Traceback (most recent call last):
  File "/home/aistudio/work/PaddleNLP/llm/predictor.py", line 1651, in <module>
    predict()
  File "/home/aistudio/work/PaddleNLP/llm/predictor.py", line 1596, in predict
    outputs = predictor.predict(batch_source_text)
  File "/home/aistudio/work/PaddleNLP/llm/predictor.py", line 253, in predict
    decoded_predictions = self._postprocess(predictions)
  File "/home/aistudio/work/PaddleNLP/llm/predictor.py", line 245, in _postprocess
    decoded_predictions = self.tokenizer.batch_decode(
  File "/opt/conda/envs/python35-paddle120-env/lib/python3.10/site-packages/paddlenlp/transformers/tokenizer_utils_base.py", line 3200, in batch_decode
    return [
  File "/opt/conda/envs/python35-paddle120-env/lib/python3.10/site-packages/paddlenlp/transformers/tokenizer_utils_base.py", line 3201, in <listcomp>
    self.decode(
  File "/opt/conda/envs/python35-paddle120-env/lib/python3.10/site-packages/paddlenlp/transformers/tokenizer_utils_base.py", line 3239, in decode
    return self._decode(
  File "/opt/conda/envs/python35-paddle120-env/lib/python3.10/site-packages/paddlenlp/transformers/qwen2/tokenizer.py", line 294, in _decode
    return super()._decode(
  File "/opt/conda/envs/python35-paddle120-env/lib/python3.10/site-packages/paddlenlp/transformers/tokenizer_utils.py", line 1842, in _decode
    sub_texts.append(self.convert_tokens_to_string(current_sub_text))
  File "/opt/conda/envs/python35-paddle120-env/lib/python3.10/site-packages/paddlenlp/transformers/qwen2/tokenizer.py", line 280, in convert_tokens_to_string
    text = "".join(tokens)
TypeError: sequence item 196: expected str instance, NoneType found
DrownFish19 commented 3 months ago

Qwen修复PR:https://github.com/PaddlePaddle/PaddleNLP/pull/8601 LLaMA修复PR:https://github.com/PaddlePaddle/PaddleNLP/pull/8630

yuanlehome commented 3 months ago

Qwen修复PR:#8601 LLaMA修复PR:#8630

https://github.com/PaddlePaddle/PaddleNLP/pull/8630 并没有修复LLaMA的问题哈,我不知道咋修。
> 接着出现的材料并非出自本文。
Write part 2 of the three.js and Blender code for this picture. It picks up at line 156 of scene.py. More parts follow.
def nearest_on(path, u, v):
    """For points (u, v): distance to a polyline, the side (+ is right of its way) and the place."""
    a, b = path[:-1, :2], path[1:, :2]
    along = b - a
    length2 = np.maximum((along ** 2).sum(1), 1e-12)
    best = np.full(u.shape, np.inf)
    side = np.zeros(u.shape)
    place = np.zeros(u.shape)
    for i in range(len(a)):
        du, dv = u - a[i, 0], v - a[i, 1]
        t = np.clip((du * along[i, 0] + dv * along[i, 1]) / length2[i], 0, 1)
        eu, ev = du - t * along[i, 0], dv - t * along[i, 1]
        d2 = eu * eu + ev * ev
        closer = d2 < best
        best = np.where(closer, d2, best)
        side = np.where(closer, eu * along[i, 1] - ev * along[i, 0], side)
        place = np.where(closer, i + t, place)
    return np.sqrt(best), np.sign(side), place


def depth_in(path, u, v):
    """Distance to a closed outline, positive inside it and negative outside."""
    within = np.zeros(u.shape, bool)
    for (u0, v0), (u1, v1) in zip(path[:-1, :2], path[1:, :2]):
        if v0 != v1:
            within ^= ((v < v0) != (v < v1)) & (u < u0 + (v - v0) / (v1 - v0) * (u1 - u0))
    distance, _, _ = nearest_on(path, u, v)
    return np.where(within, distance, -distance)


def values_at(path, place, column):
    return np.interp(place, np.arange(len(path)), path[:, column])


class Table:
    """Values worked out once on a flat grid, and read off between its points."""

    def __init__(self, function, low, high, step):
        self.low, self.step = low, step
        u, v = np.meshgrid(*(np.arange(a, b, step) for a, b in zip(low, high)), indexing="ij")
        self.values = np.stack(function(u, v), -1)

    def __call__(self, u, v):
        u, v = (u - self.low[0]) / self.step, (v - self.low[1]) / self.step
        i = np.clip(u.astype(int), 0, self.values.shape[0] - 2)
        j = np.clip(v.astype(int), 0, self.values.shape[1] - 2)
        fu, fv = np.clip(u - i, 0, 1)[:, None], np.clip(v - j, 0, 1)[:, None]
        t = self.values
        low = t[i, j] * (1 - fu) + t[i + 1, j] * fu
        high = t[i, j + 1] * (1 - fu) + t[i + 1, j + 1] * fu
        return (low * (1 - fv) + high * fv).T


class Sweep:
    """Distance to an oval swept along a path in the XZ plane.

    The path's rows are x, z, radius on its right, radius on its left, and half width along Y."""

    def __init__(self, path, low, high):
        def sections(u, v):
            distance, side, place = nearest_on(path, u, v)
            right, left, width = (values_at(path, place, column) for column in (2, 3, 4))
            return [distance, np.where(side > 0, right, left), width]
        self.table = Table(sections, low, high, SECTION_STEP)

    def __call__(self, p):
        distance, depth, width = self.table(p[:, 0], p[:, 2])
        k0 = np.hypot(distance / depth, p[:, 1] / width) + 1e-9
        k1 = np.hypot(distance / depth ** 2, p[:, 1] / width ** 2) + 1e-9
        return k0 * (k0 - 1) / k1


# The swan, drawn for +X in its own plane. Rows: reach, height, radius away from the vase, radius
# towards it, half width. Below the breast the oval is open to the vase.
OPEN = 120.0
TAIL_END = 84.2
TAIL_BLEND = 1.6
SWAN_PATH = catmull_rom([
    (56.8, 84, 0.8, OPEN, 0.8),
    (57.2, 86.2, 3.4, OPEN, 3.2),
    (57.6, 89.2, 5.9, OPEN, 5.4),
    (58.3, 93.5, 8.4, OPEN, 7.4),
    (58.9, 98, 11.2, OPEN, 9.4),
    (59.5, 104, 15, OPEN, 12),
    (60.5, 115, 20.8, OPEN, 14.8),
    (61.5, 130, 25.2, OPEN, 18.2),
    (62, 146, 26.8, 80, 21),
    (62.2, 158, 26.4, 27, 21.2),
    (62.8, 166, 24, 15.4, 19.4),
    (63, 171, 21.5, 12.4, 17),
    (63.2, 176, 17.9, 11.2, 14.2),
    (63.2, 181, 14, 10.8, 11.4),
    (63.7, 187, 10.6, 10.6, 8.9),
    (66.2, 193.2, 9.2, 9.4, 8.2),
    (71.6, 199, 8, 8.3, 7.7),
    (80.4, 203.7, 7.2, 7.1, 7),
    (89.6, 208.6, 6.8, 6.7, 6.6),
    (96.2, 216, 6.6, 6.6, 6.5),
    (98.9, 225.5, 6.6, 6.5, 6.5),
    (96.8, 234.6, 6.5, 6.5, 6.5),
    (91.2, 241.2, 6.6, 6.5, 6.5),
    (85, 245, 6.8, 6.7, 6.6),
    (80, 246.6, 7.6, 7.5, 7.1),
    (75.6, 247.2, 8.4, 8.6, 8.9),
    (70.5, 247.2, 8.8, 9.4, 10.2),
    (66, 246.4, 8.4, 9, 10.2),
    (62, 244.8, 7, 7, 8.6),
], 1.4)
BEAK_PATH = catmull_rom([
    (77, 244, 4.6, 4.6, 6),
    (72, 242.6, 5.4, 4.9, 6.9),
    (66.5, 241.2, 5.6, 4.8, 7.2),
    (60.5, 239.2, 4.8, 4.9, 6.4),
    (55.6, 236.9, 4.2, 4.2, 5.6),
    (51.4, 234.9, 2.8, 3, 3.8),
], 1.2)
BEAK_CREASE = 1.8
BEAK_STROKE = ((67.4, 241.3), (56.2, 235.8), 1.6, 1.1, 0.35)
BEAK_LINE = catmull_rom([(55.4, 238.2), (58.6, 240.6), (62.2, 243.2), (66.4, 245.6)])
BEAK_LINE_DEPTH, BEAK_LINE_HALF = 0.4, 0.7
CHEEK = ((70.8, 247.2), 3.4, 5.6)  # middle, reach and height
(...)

DrownFish19 commented 3 months ago

Qwen修复PR:#8601 LLaMA修复PR:#8630

8630 并没有修复LLaMA的问题哈,我不知道咋修。

LLama3的tokenizer中缺少pad_token,修复代码如下,我看已经加上了

if (isinstance(tokenizer, LlamaTokenizer) or isinstance(tokenizer, Llama3Tokenizer)) and not tokenizer.pad_token:
        tokenizer.pad_token = tokenizer.unk_token
yuanlehome commented 3 months ago

Qwen修复PR:#8601 LLaMA修复PR:#8630

8630 并没有修复LLaMA的问题哈,我不知道咋修。

LLama3的tokenizer中缺少pad_token,修复代码如下,我看已经加上了

if (isinstance(tokenizer, LlamaTokenizer) or isinstance(tokenizer, Llama3Tokenizer)) and not tokenizer.pad_token:
        tokenizer.pad_token = tokenizer.unk_token

没用的,llama3连unk_token都set不了,这里的代码改动可以先忽略。我们根本上需要同时解决pad_token和unk_token的set问题才行,我猜测,其他token可能也同样无法set。

github-actions[bot] commented 1 month ago

This issue is stale because it has been open for 60 days with no activity. 当前issue 60天内无活动,被标记为stale。

github-actions[bot] commented 3 weeks ago

This issue was closed because it has been inactive for 14 days since being marked as stale. 当前issue 被标记为stale已有14天,即将关闭。